Korean law governed and Korea-seated arbitrations provide more predictability on this issue (that pre-award interest is likely to be deemed running no matter what). However, that also means that the arbitral tribunal has less flexibility in comparison to a tribunal seated in Singapore.

Instead of leaving the issue of pre-award interest entirely to the tribunal, parties and counsel may want to approach this issue more proactively and creatively. One viable option could be to enter into a standstill agreement on pre-award interest prior to agreeing on a postponement of the proceedings as it might be difficult to do so at the post-hearing stage.
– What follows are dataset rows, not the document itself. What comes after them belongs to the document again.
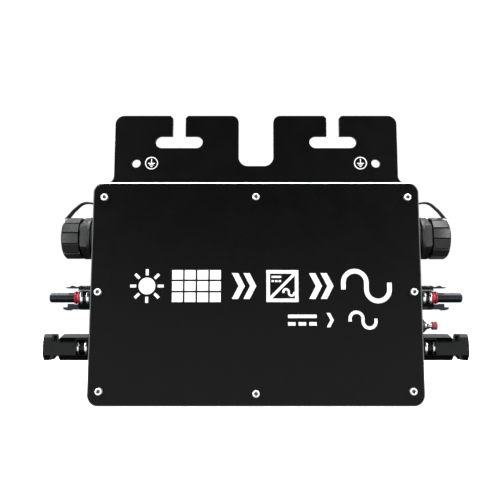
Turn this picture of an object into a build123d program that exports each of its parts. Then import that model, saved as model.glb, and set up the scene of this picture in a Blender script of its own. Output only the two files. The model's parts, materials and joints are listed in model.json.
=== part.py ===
from build123d import *
import math
import os

# A wall-hung solar micro inverter: a shallow cast box, a flat mounting frame with two ears, a
# screwed front cover, and connectors on both sides.
# Frame: X to the right seen from the front, Y to the back, Z up, millimetres.
# Origin: the middle of the bounding box in X and Y, at the bottom edge.

# ---------------------------------------------------------------- driving dimensions

cover_width = 245.0
cover_height = 165.0
cover_corner = 8.0
cover_thick = 2.5
cover_bevel = 0.8
gasket_thick = 0.8
frame_thick = 3.5
body_depth = 33.0          # frame front face to the outer face of the back plate
fin_depth = 4.3
wall = 3.0
window_half_width = 108.0
window_bottom = 17.0
window_top = 148.0

ear_half_width = 108.2
ear_top = 218.3
ear_corner = 7.0
notch_width = 26.4
notch_bottom = 178.6
slot_spacing = 118.0
slot_length = 36.0
slot_width = 9.6
slot_height = 197.5
earth_spacing = 183.0
earth_hole = 6.7
earth_height = 180.8
earth_mark_spacing = 159.4

screw_head_radius = 2.75   # M3 socket head cap screws
screw_head_height = 3.0
screw_radius = 1.5
screw_length = 12.0
screw_key = 2.5            # hexagon socket across flats
screw_key_depth = 1.6
clearance_hole = 1.7
boss_radius = 4.0
boss_depth = 5.5
boss_reach = 6.0           # a boss this near a wall is joined to it
screw_places = [
    (-113.5, 10.6), (0.0, 9.0), (113.5, 10.6),
    (-116.3, 82.3), (116.3, 82.3),
    (-113.5, 153.1), (0.0, 153.4), (113.5, 153.1),
]

axis_depth = 20.0          # connector axes, behind the front face of the cover
ac_height = 125.0
plug_height = 79.0
button_height = 57.6
socket_height = 41.6

ac_neck_radius = 9.9
ac_thread_radius = 13.8
ac_barrel_end = 144.7
ac_flats = 28.4
ac_flange_radius = 16.3
cap_start = 134.4
cap_shoulder = 145.8
cap_inner_end = 145.4
cap_end = 147.4
cap_end_radius = 14.7
cap_radius = 16.35
cap_sides = 12
cap_phase = 8.0            # turn of the cap's grooves from the middle plane, in degrees
cap_thread_pitch = 3.0
pv_neck_radius = 6.0
pv_shell_radius = 9.3
pv_ring_radius = 8.5
pv_pin_radius = 2.0
pv_socket_size = 19.5
plug_tip = 157.9
socket_tip = 159.2
button_press = 1.8

fit_gap = 0.05             # radial clearance of running fits
ink = 0.1                  # thickness of printed marks

# ---------------------------------------------------------------- derived positions

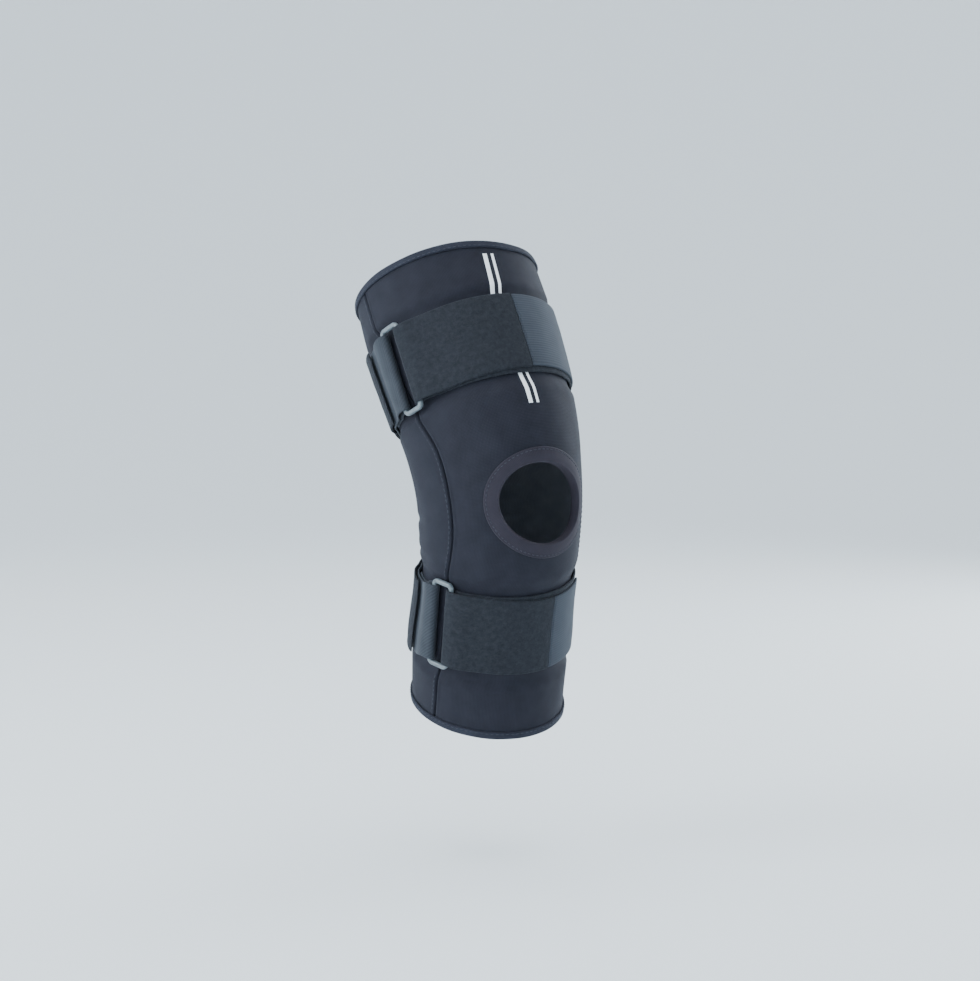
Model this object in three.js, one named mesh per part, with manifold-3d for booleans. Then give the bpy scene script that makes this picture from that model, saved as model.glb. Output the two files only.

This would allow counsel to save time and resources as they would not have to address any of the above pre-award interest-related arguments. This option would also relieve the tribunal from having to dive into one more issue at the outset.

Another option could be parking a consolidated sum of money in an escrow bank account for it to generate interest, which may be later transferred to the parties in the proportion of the claims awarded to them. While the interest generated from a bank escrow may not yield as much value and may greatly differ depending on the jurisdiction in which the principal is deposited, it will mitigate the potential loss to some degree.

Finally, even if the parties would not be able to agree on a standstill agreement or an escrow arrangement, a tribunal could still communicate to the parties (by way of routine correspondence or through a procedural order) prior to granting an extension that it will consider the delay later when deciding the pre-award interest. On the one hand, this would provide the parties with a certain level of assurance that the tribunal is mindful of the issue, and, on the other, it would allow the tribunal to have more flexibility to exercise the option best suited under the given circumstances at a later point in time and alleviate potential concern for due process violations.